* Goal: Repeat all entries exactly.

* Input records:

^^^^

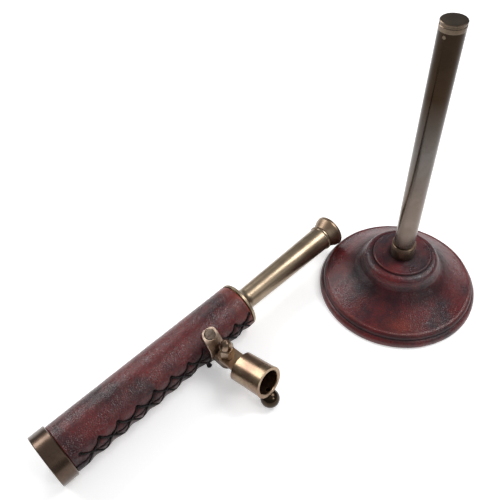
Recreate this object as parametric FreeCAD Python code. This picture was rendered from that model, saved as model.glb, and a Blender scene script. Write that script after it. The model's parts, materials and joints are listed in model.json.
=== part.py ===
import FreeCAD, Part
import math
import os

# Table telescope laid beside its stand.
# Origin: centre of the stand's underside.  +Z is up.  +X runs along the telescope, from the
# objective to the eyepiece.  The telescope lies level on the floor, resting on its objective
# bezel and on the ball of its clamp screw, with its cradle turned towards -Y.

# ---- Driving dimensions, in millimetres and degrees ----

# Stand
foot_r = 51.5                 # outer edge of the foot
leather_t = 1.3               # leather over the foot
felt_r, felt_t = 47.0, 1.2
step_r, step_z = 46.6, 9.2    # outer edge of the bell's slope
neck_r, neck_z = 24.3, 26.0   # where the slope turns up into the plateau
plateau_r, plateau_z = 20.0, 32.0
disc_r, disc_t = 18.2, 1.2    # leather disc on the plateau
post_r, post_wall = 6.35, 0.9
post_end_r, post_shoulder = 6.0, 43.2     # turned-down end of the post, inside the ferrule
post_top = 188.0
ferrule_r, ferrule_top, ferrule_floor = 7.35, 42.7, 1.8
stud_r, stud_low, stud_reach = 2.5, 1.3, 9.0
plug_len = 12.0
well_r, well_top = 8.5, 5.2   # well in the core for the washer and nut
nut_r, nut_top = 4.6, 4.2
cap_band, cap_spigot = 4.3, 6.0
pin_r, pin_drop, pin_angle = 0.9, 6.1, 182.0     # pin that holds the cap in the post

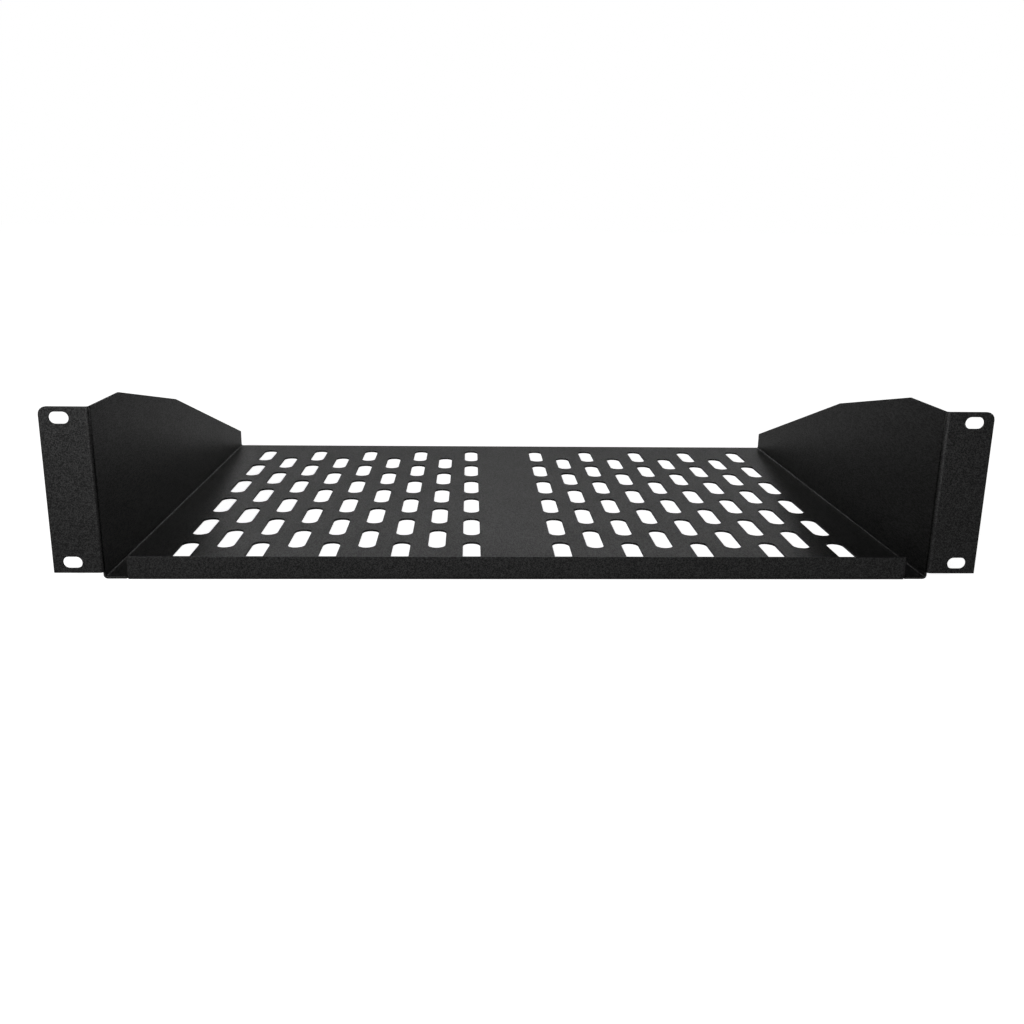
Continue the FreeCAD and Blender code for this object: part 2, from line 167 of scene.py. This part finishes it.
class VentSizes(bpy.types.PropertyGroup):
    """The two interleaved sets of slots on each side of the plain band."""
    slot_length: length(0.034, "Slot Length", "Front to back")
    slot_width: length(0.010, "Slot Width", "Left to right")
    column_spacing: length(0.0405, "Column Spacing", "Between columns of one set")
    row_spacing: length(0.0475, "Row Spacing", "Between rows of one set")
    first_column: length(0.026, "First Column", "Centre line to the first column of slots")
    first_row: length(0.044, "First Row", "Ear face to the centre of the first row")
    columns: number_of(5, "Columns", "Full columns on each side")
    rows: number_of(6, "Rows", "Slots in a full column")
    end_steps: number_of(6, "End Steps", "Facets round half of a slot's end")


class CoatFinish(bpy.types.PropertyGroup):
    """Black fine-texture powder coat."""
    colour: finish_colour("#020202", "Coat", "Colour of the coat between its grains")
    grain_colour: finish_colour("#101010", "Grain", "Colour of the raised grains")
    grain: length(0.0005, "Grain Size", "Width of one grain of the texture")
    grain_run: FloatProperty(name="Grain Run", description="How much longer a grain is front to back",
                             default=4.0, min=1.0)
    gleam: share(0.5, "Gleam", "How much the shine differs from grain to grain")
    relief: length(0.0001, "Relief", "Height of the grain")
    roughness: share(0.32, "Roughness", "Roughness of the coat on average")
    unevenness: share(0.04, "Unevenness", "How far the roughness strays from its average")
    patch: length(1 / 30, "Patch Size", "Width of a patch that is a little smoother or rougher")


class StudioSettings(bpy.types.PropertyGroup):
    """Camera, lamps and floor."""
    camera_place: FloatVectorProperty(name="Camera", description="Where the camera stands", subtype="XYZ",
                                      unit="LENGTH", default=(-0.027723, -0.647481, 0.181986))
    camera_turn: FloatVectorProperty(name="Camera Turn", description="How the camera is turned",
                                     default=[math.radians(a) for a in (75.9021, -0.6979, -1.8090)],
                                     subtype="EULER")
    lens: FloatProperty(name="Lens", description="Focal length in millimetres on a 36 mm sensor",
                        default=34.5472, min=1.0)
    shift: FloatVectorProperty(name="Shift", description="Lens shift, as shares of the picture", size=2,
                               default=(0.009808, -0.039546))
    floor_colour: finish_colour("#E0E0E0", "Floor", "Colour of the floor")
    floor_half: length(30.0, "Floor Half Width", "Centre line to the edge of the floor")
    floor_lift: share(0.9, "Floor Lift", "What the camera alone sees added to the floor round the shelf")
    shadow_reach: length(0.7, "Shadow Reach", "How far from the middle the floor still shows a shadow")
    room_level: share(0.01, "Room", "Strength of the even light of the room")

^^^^

* Solution:
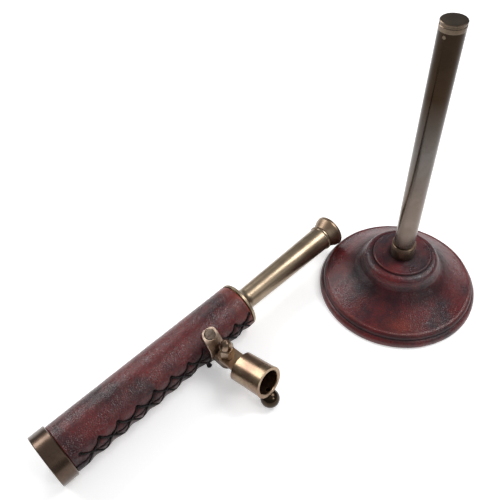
Recreate this object as parametric FreeCAD Python code. This picture was rendered from that model, saved as model.glb, and a Blender scene script. Write that script after it. The model's parts, materials and joints are listed in model.json.
=== part.py ===
import FreeCAD, Part
import math
import os

# Table telescope laid beside its stand.
# Origin: centre of the stand's underside.  +Z is up.  +X runs along the telescope, from the
# objective to the eyepiece.  The telescope lies level on the floor, resting on its objective
# bezel and on the ball of its clamp screw, with its cradle turned towards -Y.

# ---- Driving dimensions, in millimetres and degrees ----

# Stand
foot_r = 51.5                 # outer edge of the foot
leather_t = 1.3               # leather over the foot
felt_r, felt_t = 47.0, 1.2
step_r, step_z = 46.6, 9.2    # outer edge of the bell's slope
neck_r, neck_z = 24.3, 26.0   # where the slope turns up into the plateau
plateau_r, plateau_z = 20.0, 32.0
disc_r, disc_t = 18.2, 1.2    # leather disc on the plateau
post_r, post_wall = 6.35, 0.9
post_end_r, post_shoulder = 6.0, 43.2     # turned-down end of the post, inside the ferrule
post_top = 188.0
ferrule_r, ferrule_top, ferrule_floor = 7.35, 42.7, 1.8
stud_r, stud_low, stud_reach = 2.5, 1.3, 9.0
plug_len = 12.0
well_r, well_top = 8.5, 5.2   # well in the core for the washer and nut
nut_r, nut_top = 4.6, 4.2
cap_band, cap_spigot = 4.3, 6.0
pin_r, pin_drop, pin_angle = 0.9, 6.1, 182.0     # pin that holds the cap in the post

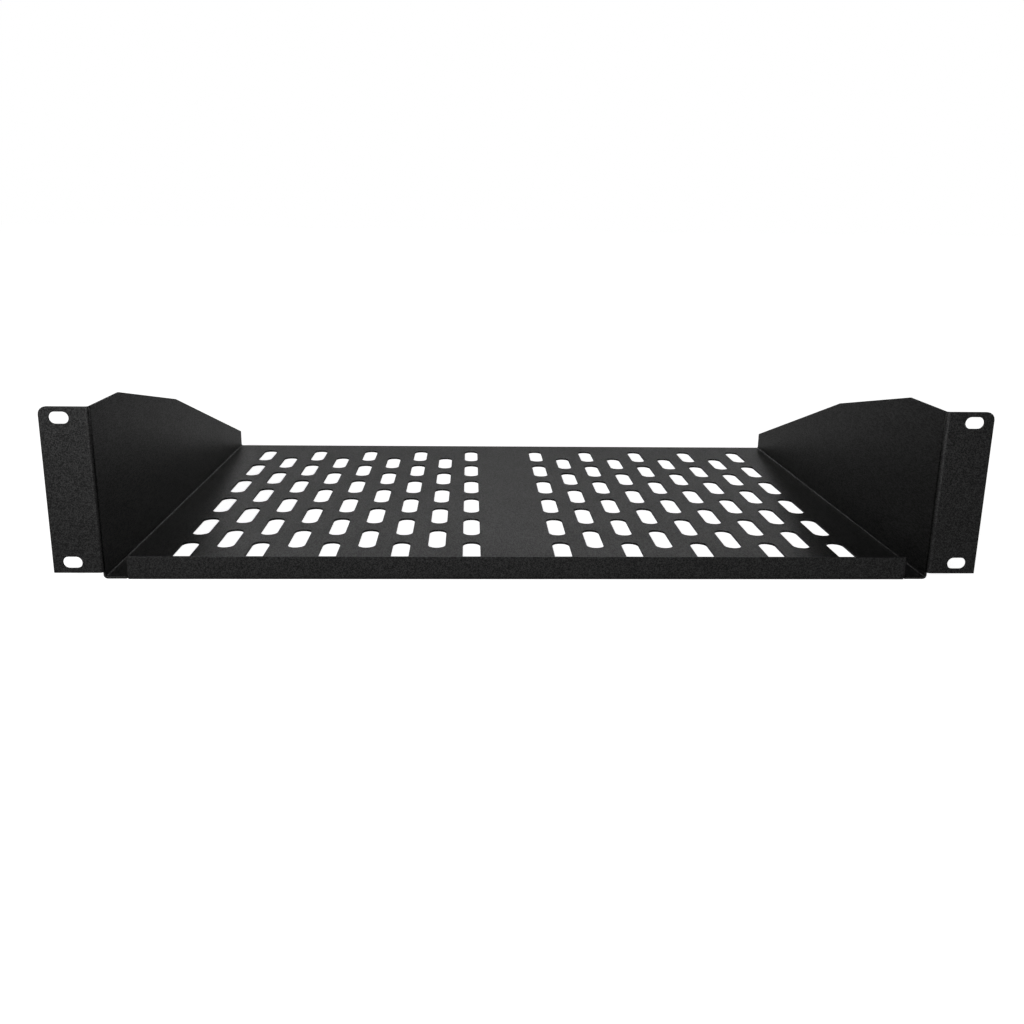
Continue the FreeCAD and Blender code for this object: part 2, from line 167 of scene.py. This part finishes it.
class VentSizes(bpy.types.PropertyGroup):
    """The two interleaved sets of slots on each side of the plain band."""
    slot_length: length(0.034, "Slot Length", "Front to back")
    slot_width: length(0.010, "Slot Width", "Left to right")
    column_spacing: length(0.0405, "Column Spacing", "Between columns of one set")
    row_spacing: length(0.0475, "Row Spacing", "Between rows of one set")
    first_column: length(0.026, "First Column", "Centre line to the first column of slots")
    first_row: length(0.044, "First Row", "Ear face to the centre of the first row")
    columns: number_of(5, "Columns", "Full columns on each side")
    rows: number_of(6, "Rows", "Slots in a full column")
    end_steps: number_of(6, "End Steps", "Facets round half of a slot's end")


class CoatFinish(bpy.types.PropertyGroup):
    """Black fine-texture powder coat."""
    colour: finish_colour("#020202", "Coat", "Colour of the coat between its grains")
    grain_colour: finish_colour("#101010", "Grain", "Colour of the raised grains")
    grain: length(0.0005, "Grain Size", "Width of one grain of the texture")
    grain_run: FloatProperty(name="Grain Run", description="How much longer a grain is front to back",
                             default=4.0, min=1.0)
    gleam: share(0.5, "Gleam", "How much the shine differs from grain to grain")
    relief: length(0.0001, "Relief", "Height of the grain")
    roughness: share(0.32, "Roughness", "Roughness of the coat on average")
    unevenness: share(0.04, "Unevenness", "How far the roughness strays from its average")
    patch: length(1 / 30, "Patch Size", "Width of a patch that is a little smoother or rougher")


class StudioSettings(bpy.types.PropertyGroup):
    """Camera, lamps and floor."""
    camera_place: FloatVectorProperty(name="Camera", description="Where the camera stands", subtype="XYZ",
                                      unit="LENGTH", default=(-0.027723, -0.647481, 0.181986))
    camera_turn: FloatVectorProperty(name="Camera Turn", description="How the camera is turned",
                                     default=[math.radians(a) for a in (75.9021, -0.6979, -1.8090)],
                                     subtype="EULER")
    lens: FloatProperty(name="Lens", description="Focal length in millimetres on a 36 mm sensor",
                        default=34.5472, min=1.0)
    shift: FloatVectorProperty(name="Shift", description="Lens shift, as shares of the picture", size=2,
                               default=(0.009808, -0.039546))
    floor_colour: finish_colour("#E0E0E0", "Floor", "Colour of the floor")
    floor_half: length(30.0, "Floor Half Width", "Centre line to the edge of the floor")
    floor_lift: share(0.9, "Floor Lift", "What the camera alone sees added to the floor round the shelf")
    shadow_reach: length(0.7, "Shadow Reach", "How far from the middle the floor still shows a shadow")
    room_level: share(0.01, "Room", "Strength of the even light of the room")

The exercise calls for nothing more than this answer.